IET Intelligent Transport Systems (Sep 2022)

Multi‐future Transformer: Learning diverse interaction modes for behaviour prediction in autonomous driving

  • Baotian He,
  • Yibing Li

DOI
https://doi.org/10.1049/itr2.12207
Journal volume & issue
Vol. 16, no. 9
pp. 1249 – 1267

Abstract

Read online

Abstract Predicting the future behaviour of neighbouring agents is crucial for autonomous driving. This task is challenging, largely because of the diverse unobservable intent of each agent which is further complicated by the complex interaction possibilities between them. The authors propose a multi‐future Transformer framework that implicitly models the multi‐modal joint distribution by capturing the diverse interaction modes of the scene. To this end, a parallel interaction module is constructed, whereby each interaction block learns the joint agent–agent and agent–map interactions for possible future evolution. The model can perform likelihood estimation from the perspective of both the joint distribution of the scene and marginal distribution of each agent.

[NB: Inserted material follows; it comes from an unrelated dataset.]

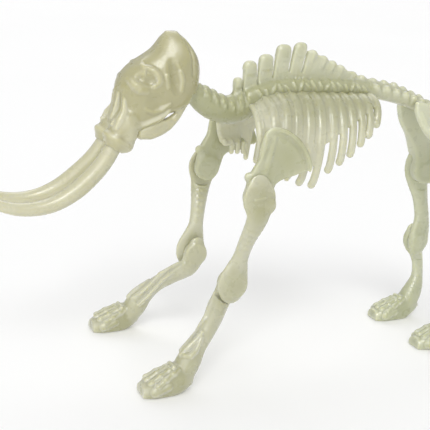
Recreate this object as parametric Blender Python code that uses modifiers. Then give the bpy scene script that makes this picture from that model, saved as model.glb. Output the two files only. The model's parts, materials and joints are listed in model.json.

Combined with the proposed scene‐level winner‐take‐all loss strategy complementary to the model architecture, the best performance is achieved for both target agent prediction and scene prediction tasks in a single model. To better utilise the scene context, comprehensive control experiments were conducted highlighting the importance of fine‐grained scene representation with content‐adaptive aggregation and late fusion of semantic attributes. The method, evaluated on the popular Argoverse forecasting dataset, outperformed previous methods while maintaining low model complexity.